PDI has been premiumed forever, large delta. PCI has swung to premium and on paper less attractive than when it was discounted. I just buy and reinvest everything.
Start here, maybe:
https://www.fidelity.com/learning-center/investment-products/closed-end-funds/discounts-and-premiums
"[over time] the share price does tend to revert toward, and then through, the NAV. Again, when investing in CEFs, discounts and premiums don't ultimately matter. What matters is your cost basis and the subsequent total return."
See if you can somehow study these:
https://seekingalpha.com/article/4273756-playing-pimco-cef-suite
https://seekingalpha.com/article/4271239-pci-opportunity-remains
https://seekingalpha.com/article/4275064-pci-premium-cef-8_6-percent-monthly-pay-yield-growing
You know all this background, I bet:
https://www.fidelity.com/learning-center/investment-products/closed-end-funds/what-are-closed-end-funds
(Often Fido education materials are better and blunter than other outfits, or that used to be the case. I do see other plainspoken instructional materials now, sometimes even marcom. I once wrote some such customer guides [bonds, Fido] and was allowed to be marginally franker and balder in the wording than some other companies I have written for.)

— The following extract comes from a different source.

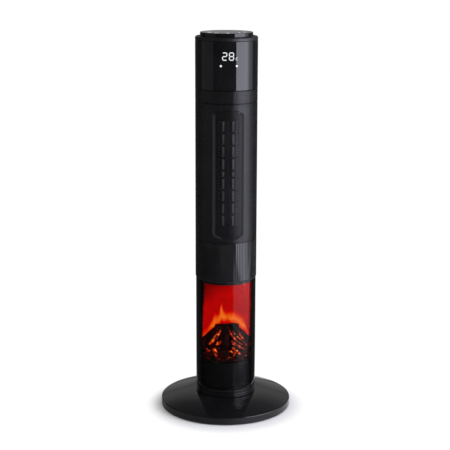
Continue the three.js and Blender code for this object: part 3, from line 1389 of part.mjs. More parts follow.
// Shoulder ring and the raised control cap with its five keys
const SHOULDER_CHAMFER = 1.8;
const CAP_GAP = 0.7;
const LEDGE = 4.5;
const LEDGE_THICKNESS = 1.4;
const CAP_TOP_WALL = 2.4;
const KEYS = 5;
const KEY_INSET = 16.3;
const KEY_CIRCLE = CAP_RADIUS - KEY_INSET;
const KEY_SPREAD = degrees(36);
const KEY_RADIUS = 5.1;
const KEY_FLANGE_RADIUS = 6.3;
const KEY_FLANGE_HEIGHT = 2.2;
const KEY_CLEARANCE = 0.3;
const KEY_TRAVEL = 0.8;
const SWITCH_CLEARANCE = 0.1;
const CONTROL_BOARD_INSET = 6.3;
const CONTROL_BOARD_RADIUS = CAP_RADIUS - CONTROL_BOARD_INSET;
const CONTROL_BOARD_RISE = 5.4;
const CONTROL_BOARD_Z = SHOULDER_Z + CONTROL_BOARD_RISE;
const CAP_Z = SHOULDER_Z + LEDGE_THICKNESS + SEAT;
const KEY_FLANGE_TOP = TOP_Z - CAP_TOP_WALL - SEAT;
const CONTROL_BOARD_TOP = CONTROL_BOARD_Z + BOARD_THICKNESS;
const CAP_WALL = 2.4;
const CAP_EDGE = 0.5;
const SWITCH_HALF_SIZE = 3;
const CAP_POST_RADIUS = 3;
const CAP_POST_INSET = 12.3;
const CAP_POST_CIRCLE = CAP_RADIUS - CAP_POST_INSET;
const CAP_POSTS = 4;
const CAP_POST_START = degrees(5);
const CAP_POST_SWEEP = degrees(170);

function keyAngle(i) {
  return FRONT + (i - (KEYS - 1) / 2) * KEY_SPREAD;
}

function shoulderRing() {
  const inner = CAP_RADIUS + CAP_GAP;
  return turned([
    [inner - LEDGE, SHOULDER_Z],
    [COLUMN_RADIUS, SHOULDER_Z],
    [COLUMN_RADIUS, SHOULDER_TOP - SHOULDER_CHAMFER],
    [COLUMN_RADIUS - SHOULDER_CHAMFER, SHOULDER_TOP],
    [inner, SHOULDER_TOP],
    [inner, SHOULDER_Z + LEDGE_THICKNESS],
    [inner - LEDGE, SHOULDER_Z + LEDGE_THICKNESS],
  ], COLUMN_SIDES);
}

function topCap() {
  const underside = TOP_Z - CAP_TOP_WALL;
  const shell = turned([
    [0, underside],
    [CAP_RADIUS - CAP_WALL, underside],
    [CAP_RADIUS - CAP_WALL, CAP_Z],
    [CAP_RADIUS, CAP_Z],
    [CAP_RADIUS, TOP_Z - CAP_EDGE],
    [CAP_RADIUS - CAP_EDGE, TOP_Z],
    [0, TOP_Z],
  ], COLUMN_SIDES);
  const posts = Array.from({ length: CAP_POSTS }, (_, i) => {
    const angle = CAP_POST_START + CAP_POST_SWEEP * i / (CAP_POSTS - 1);
    const post = rod(CAP_POST_RADIUS, CONTROL_BOARD_TOP + SEAT, underside + CAP_TOP_WALL / 2, SMALL_SIDES);
    return moved(post, ...at(CAP_POST_CIRCLE, angle), 0);
  });
  const holes = Array.from({ length: KEYS }, (_, i) => {
    const hole = rod(KEY_RADIUS + KEY_CLEARANCE, underside - OVERRUN, TOP_Z + OVERRUN, SMALL_SIDES);
    return moved(hole, ...at(KEY_CIRCLE, keyAngle(i)), 0);
  });
  return cut(joined(shell, ...posts), ...holes);
}

function key() {
  const flangeBottom = KEY_FLANGE_TOP - KEY_FLANGE_HEIGHT;
  return turned([
    [0, flangeBottom],
    [KEY_FLANGE_RADIUS, flangeBottom],
    [KEY_FLANGE_RADIUS, KEY_FLANGE_TOP],
    [KEY_RADIUS, KEY_FLANGE_TOP],
    [KEY_RADIUS, TOP_Z],
    [0, TOP_Z],
  ], SMALL_SIDES);
}

function controlBoard() {
  const switchTop = KEY_FLANGE_TOP - KEY_FLANGE_HEIGHT - KEY_TRAVEL - SWITCH_CLEARANCE;
  const board = rod(CONTROL_BOARD_RADIUS, CONTROL_BOARD_Z, CONTROL_BOARD_TOP, COLUMN_SIDES);
  const switches = Array.from({ length: KEYS }, (_, i) => {
    const low = CONTROL_BOARD_TOP - BOARD_THICKNESS / 2;
    const half = SWITCH_HALF_SIZE;
    const body = box(-half, half, -half, half, low, switchTop);
    return moved(body, ...at(KEY_CIRCLE, keyAngle(i)), 0);
  });
  return joined(board, ...switches);
}

add('upper_band', upperBand(), satinBlack);
add('head_shell', headShell(), glossBlack);
add('display_module', displayModule(), circuitGreen);
add('shoulder_ring', shoulderRing(), glossBlack);
add('top_cap', topCap(), glossBlack);
for (let i = 0; i < KEYS; i += 1) {
  add(`key_${i + 1}`, moved(key(), ...at(KEY_CIRCLE, keyAngle(i)), 0), glossBlack);
}
add('control_board', controlBoard(), circuitGreen);

export default heater;
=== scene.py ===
from math import asin, cos, hypot, pi, radians, sin, sqrt, tau

import bmesh
import bpy
from mathutils import Matrix, Vector, noise


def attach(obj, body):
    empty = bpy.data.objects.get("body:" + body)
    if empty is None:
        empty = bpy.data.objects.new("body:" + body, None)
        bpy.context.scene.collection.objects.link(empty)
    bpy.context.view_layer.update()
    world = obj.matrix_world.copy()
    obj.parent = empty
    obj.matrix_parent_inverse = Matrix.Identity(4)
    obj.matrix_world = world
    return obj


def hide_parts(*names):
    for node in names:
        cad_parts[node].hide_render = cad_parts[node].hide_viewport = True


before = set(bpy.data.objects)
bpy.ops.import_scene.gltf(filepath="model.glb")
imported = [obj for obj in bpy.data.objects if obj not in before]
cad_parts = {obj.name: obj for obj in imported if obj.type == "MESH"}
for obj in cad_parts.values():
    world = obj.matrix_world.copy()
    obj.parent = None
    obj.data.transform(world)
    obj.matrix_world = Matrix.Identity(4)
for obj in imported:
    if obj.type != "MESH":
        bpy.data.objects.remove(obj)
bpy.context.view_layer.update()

# Camera. A long lens stands two and a half metres in front of the heater, a little above its
# cap and a few degrees to its left, and looks down on it, as in the photograph.
CAMERA_DISTANCE = 2.560
CAMERA_HEIGHT = 0.977
CAMERA_SIDE = radians(4.5)
CAMERA_AIM = radians(0.048)
CAMERA_TILT = radians(12.8)
CAMERA_ROLL = radians(0.16)


def placed(name, data):
    made = bpy.data.objects.new(name, data)
    bpy.context.scene.collection.objects.link(made)
    return made


camera_data = bpy.data.cameras.new("photo_camera")
camera_data.lens = 99.4
camera_data.sensor_width = 36
camera = placed("photo_camera", camera_data)
camera_place = Matrix.Translation((
    -CAMERA_DISTANCE * sin(CAMERA_SIDE),
    -CAMERA_DISTANCE * cos(CAMERA_SIDE),
    CAMERA_HEIGHT,
))
camera_turn = Matrix.Rotation(CAMERA_AIM - CAMERA_SIDE, 4, "Z")
camera_tip = Matrix.Rotation(radians(90) - CAMERA_TILT, 4, "X")
camera.matrix_world = camera_place @ camera_turn @ camera_tip @ Matrix.Rotation(CAMERA_ROLL, 4, "Z")
bpy.context.scene.camera = camera
bpy.context.scene.view_settings.view_transform = "Standard"

# Studio. A tall soft box and a low panel stand at the right of the heater, a dim panel at its
# left and a broad lamp overhead; the floor is a pale sheet, and the space behind it is white.
FLOOR_SIDES = 48
FLOOR_DROP = 0.0002
RIM_SIDES = 96
RIM_REACHES = (0.134, 0.150, 0.168, 0.188)
RIM_BACK_HALF = 0.145


def feed(node, inputs):
    """Sets each input of a node to a plain value, or links it to another node's output."""
    for name, value in inputs.items():
        if isinstance(value, bpy.types.NodeSocket):
            node.id_data.links.new(value, node.inputs[name])
        else:
            node.inputs[name].default_value = value


def add(tree, kind, inputs=None, **settings):
    node = tree.nodes.new(kind)
    for name, value in settings.items():
        setattr(node, name, value)
    feed(node, inputs or {})
    return node


def reckon(operation, *values):
    return add(values[0].id_data, "ShaderNodeMath", dict(enumerate(values)), operation=operation).outputs[0]


def times(value, by):
    return reckon("MULTIPLY", value, by)


def scaled(value, by, plus):
    return reckon("MULTIPLY_ADD", value, by, plus)


def between(share, first, second):
    return add(share.id_data, "ShaderNodeMix", {0: share, 2: first, 3: second}, data_type="FLOAT").outputs[0]


def spread(value, low, high, start=0.0, end=1.0, slope="SMOOTHSTEP"):
    inputs = {"Value": value, "From Min": low, "From Max": high, "To Min": start, "To Max": end}
    return add(value.id_data, "ShaderNodeMapRange", inputs, interpolation_type=slope).outputs["Result"]


def ramp(factor, stops):
    node = add(factor.id_data, "ShaderNodeValToRGB", {0: factor})
    marks = node.color_ramp.elements
    while len(marks) < len(stops):
        marks.new(0.5)
    for mark, (position, colour) in zip(marks, stops):
        mark.position = position
        mark.color = (*colour, 1) if isinstance(colour, tuple) else (colour, colour, colour, 1)
    return node.outputs[0]


def place_of(tree):
    return add(tree, "ShaderNodeTexCoord").outputs["Object"]


def split(vector):
    return add(vector.id_data, "ShaderNodeSeparateXYZ", {0: vector}).outputs


def length_of(vector):
    return add(vector.id_data, "ShaderNodeVectorMath", {0: vector}, operation="LENGTH").outputs["Value"]


def blank(name):
    material = bpy.data.materials.new(name)
    material.use_nodes = True
    tree = material.node_tree
    return material, tree, tree.nodes["Principled BSDF"]


def on_circle(radius, angle):
    return radius * cos(angle), radius * sin(angle)


def net(rows, columns, closed=True):
    """Four-sided faces over rows of points, each row closed into a ring or not."""
    faces = []
    for row in range(rows - 1):
        for column in range(columns if closed else columns - 1):
            a = row * columns + column
            b = row * columns + (column + 1) % columns
            faces.append((a, b, b + columns, a + columns))
    return faces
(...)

How you gettin' into PRWCX?
I just checked and PCI is traded with a 3.2% premium as of 8/9/19. Seven months ago it was traded at > 6% discount. Since the fund is leveraged, swings in either directions are magnified relative to the open-ended Pimco Income fund. The 3.2% premium is not bad but I will monitor for the entry points. I need to study up on CEFs. My past experience with CEFs has been spotty at best due to my inexperienced.
I have much liked (and in the past been invested in) JABAX for many many years, and yes Fido and ML are my only brokerages, and it is available in each.
I have instead been diy 60-40 or whatever w/ DSEE/NX + PONAX, augmented by some PCI and FRIFX, and that's it. Am looking to shift some of existing PONAX to FTBFX or similar more conventional general multisector bond fund. Maybe.
Have you consider target date funds as the core and having the other sectors/special funds as complement to it? You have solid brokerages to work with. Vanguard's TDFs are offered in my 401(K) and it would simplify everything as I have another 5-7 years to go before retirement.
MPinto has been at JABAX for like 14y. Quite unsung,
I have considered everything else, I believe, from preferreds to target dates and ETF blends and beyond, and zero interest in any of them on my part.
It is easy enough to diy w equity fund(s) and bond fund(s), and at 72 I have found conventional, or even unconventional, equity diversification (SC, MC, foreign) not to add a lot of value or counter behaviors to SP500. Also have dialed down investment OCD pretty much.
I did buy a large slug of BIVRX thanks to DS recent writeup, and it immediately jumped up, and then has been quite the dog since. I shall hold and monitor.
I may sell when it is past penalty clock and back to breakeven, and put all that slug into PDVAX. (Yes, not the same area.)